Academically, EJ Martinez has not been performing at or above district averages in the past several years. According to a 2021-2022 report on standardized tests, EJ Martinez students had an English and language arts proficiency rate of 29% overall, and a 20% math proficiency rate overall, hovering beneath district averages of 34% and 23%, respectively.
Additionally, in the 2017-2018 school year, it received a C under the Public Education Department’s former A-F grading system, with the district report cards going back to 2012 consistently marking EJ Martinez with a C or a D in school quality.
Those data points led Susanna Maurice to enroll her son in preschool at the Santa Fe School for the Arts and Sciences across town instead of EJ, which is walking distance from their home.
“I’m very sad about what we ended up doing. It would be really nice to have him go there, but I just kind of heard it’s not the strongest school, so he likely won’t go there,” Maurice says.
But for others, the numbers aren’t the whole story.
Jocelma Rendleman was among parents who advocated in 2019 against EJ’s proposed closure when her sons were attending the school. She tells SFR both sons, who are now middle and high school, “loved it. On almost no day did they miss school.”
She still feels strongly about the school’s importance to the community, and has lived only a few blocks away from the building for the past several years.
“We fought so they leave the school open, and we would again,” Rendleman says. “It’s nice to have a school here, so [the district] can find another way to earn money instead of closing.”
While García sees the realignment policy as a major step forward for the reimagining process, she says it is only a small part of what the Reimagining Steering Committee is planning for the district.
“You’ll continue to see policies and recommendations continue to trickle,” she says. “We hope to have the bulk of at least these priorities to the board no later than the early part of April [2024], as they will be working on budget and staffing recommendations.”
Outside of studying school facilities, a major part of the reimagining process will focus on middle school. García says the schools hope to increase student engagement at the middle school level through magnet and specialty programs, which is one of the steering committee’s main focuses this school year, along with equitable transportation for school zone transfer students.

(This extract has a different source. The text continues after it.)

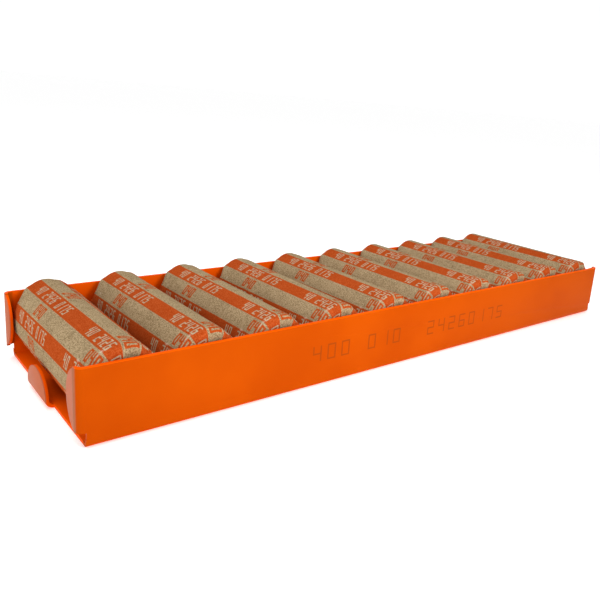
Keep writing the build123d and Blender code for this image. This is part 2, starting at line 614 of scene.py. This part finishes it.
# %% [markdown]
# ## The printed kraft paper
# Kraft paper is brown, matt and flecked with fibres. Stripes of orange ink run along it, and the
# ink lies thin enough for the fibres to show. The numerals on the stripes are left bare, and those
# on the bare paper are printed solid. All of it is drawn in millimetres on the flat sheet, so it
# follows every fold.

# %% Print the paper
kraft = Finish("printed_kraft", roughness=0.85, specular_ior_level=0.0)
sheet_map = kraft.node("ShaderNodeUVMap", {"uv_map": "UVMap"})
kraft_place = kraft.node("ShaderNodeTexCoord", output="Object")
sheet_u, sheet_v, _ = kraft.xyz(sheet_map)
around = sheet_u * sides + seam
along = (sheet_v - 0.5) * paper_length

side_width = paper_round / sides
wobble = (kraft.speckle(kraft_place, 1500, 2) - 0.5) * 0.25
band = (around % 2) * side_width
ink_edge = 0.07
half_stripe = side_width / 2
stripe = (abs(band - half_stripe) + wobble).ramp(half_stripe + ink_edge, half_stripe - ink_edge)

up_the_side = (0.5 - around % 1) * side_width
repeat = 47  # the print starts again after this length of the roll
stripe_start, kraft_start = 27.8, 16.5  # where the two rows begin, from the roll's middle
stripe_text, kraft_text = "40 2426 0175", "040"
stripe_size, kraft_size = (1.15, 3.7), (1.3, 3.5)  # a numeral's width and height
thin_stroke, thick_stroke = 0.30, 0.40  # half a stroke's width
print_edge = 0.08
stripe_row = numerals(kraft, stripe_start - along, up_the_side, stripe_text, 2.45, stripe_size, repeat)
kraft_row = numerals(kraft, kraft_start - along, up_the_side, kraft_text, 2.5, kraft_size, repeat)
bare_strokes = (stripe_row + 0.3 * wobble).ramp(thin_stroke, thin_stroke - print_edge)
solid = (kraft_row + 0.3 * wobble).ramp(thick_stroke, thick_stroke - print_edge)
inked = (stripe * (1 - bare_strokes)).most((1 - stripe) * solid)

fibres = kraft.speckle(kraft_place, 2600, 3, 0.75)
mottle = kraft.speckle(kraft_place, 420, 4, 0.6)
blotch = kraft.speckle(kraft_place, 90, 3)
paper_tone = (0.8 * fibres + 0.12 * mottle + 0.08 * blotch).ramp(0.38, 0.62)
bare = kraft.mix(paper_tone, (0.165, 0.110, 0.053), (0.44, 0.325, 0.187))
ink = kraft.mix(paper_tone, (0.31, 0.032, 0.0008), (0.44, 0.058, 0.002))
printed = kraft.mix(inked * (0.97 - 0.10 * fibres), bare, ink)
unprinted_line = 0.2 * bare_strokes * stripe
# the pale marks read here are partly rubbed paper and partly painted highlight on the folds and creases
rub_and_highlight_share = kraft.node("ShaderNodeAttribute", {"attribute_name": "rub"}, output=2)
rub_and_highlight_share = (rub_and_highlight_share * (0.5 + mottle)).ramp(0.12, 0.95)
pale = (0.66, 0.56, 0.43)
kraft.feed("Base Color", kraft.mix((0.7 * rub_and_highlight_share).most(unprinted_line), printed, pale))
kraft.feed("Roughness", 0.90 - 0.22 * inked + 0.1 * (fibres - 0.5))
kraft.feed("Normal", kraft.bump(fibres + 0.2 * mottle, 0.04 * MM, 0.45))
print("paper print has", len(kraft.tree.nodes), "nodes")

# %% [markdown]
# Each roll gets a copy of the wrapper with a mesh of its own, because the mesh is moved to the
# roll's place in the shared frame, and the wrapper then rides on that roll.

# %% Lay ten wrappers in the tray
dress(paper, kraft)
for body in roll_bodies:
    number = body[-2:]
    low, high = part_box(f"wrapper_{number}")
    one = paper.copy()
    one.data = paper.data.copy()
    one.name = f"paper_{number}"
    one.data.transform(Matrix.Translation((low + high) / 2))
    bpy.context.scene.collection.objects.link(one)
    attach(one, body)
    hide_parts(f"wrapper_{number}")
bpy.data.objects.remove(paper)
print("wrappers in place:", len(roll_bodies))

# %% [markdown]
# ## The coins
# Only the round holes in the folded ends show them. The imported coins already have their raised
# rims, so they keep their shape and get a worn nickel surface.

# %% Polish the coins
nickel = Finish("worn_nickel", metallic=1.0)
nickel_place = nickel.node("ShaderNodeTexCoord", output="Object")
tarnish = nickel.speckle(nickel_place, 160, 4)
scratches = nickel.speckle(nickel_place, 2500, 3, 0.7)
tarnished, polished = (0.30, 0.29, 0.275), (0.47, 0.455, 0.43)
nickel.feed("Base Color", nickel.mix(tarnish.ramp(0.3, 0.7), tarnished, polished))
nickel.feed("Roughness", 0.26 + 0.22 * tarnish + 0.08 * scratches)
nickel.feed("Normal", nickel.bump(scratches, 0.01 * MM, 0.5))
for body in roll_bodies:
    dress(frame["nodes"][f"coin_stack_{body[-2:]}"], nickel)
print("coins polished:", len(roll_bodies), "stacks")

For now, EJ Martinez’s fate is in the hands of the school board. Board Member Sascha Anderson suggested Oct. 12 that Chavez and his staff meet with teachers, staff and community members to better inform them of the school’s mounting facility and enrollment issues.
“I would hate for this to be a situation where we’re just talking about the roof, and not talking about the whole picture,” Anderson said. “When there is a dearth of information, people insert their own information, and it is often worst-case scenario information. I think that there’s a way that we can move forward on EJ in a way that honors the community and honors our commitment as board members and our commitment as a district to educating students.”
Board Member Kate Noble also expressed that while she understands urgency, she hopes the situation can be resolved in congruence with the reimagining process.
“We really need to work to integrate this into some of the thinking and work we’ve been doing on the big picture,” Noble said.
Principal Angelique Armijo-Ortiz refused an in-person interview for this story, but tells SFR via email that her priority is on the students she already works with day-to-day.
“I am focusing on the things I can control,” Armijo-Ortiz writes. “For right now, my focus is continuing student growth for this school year.”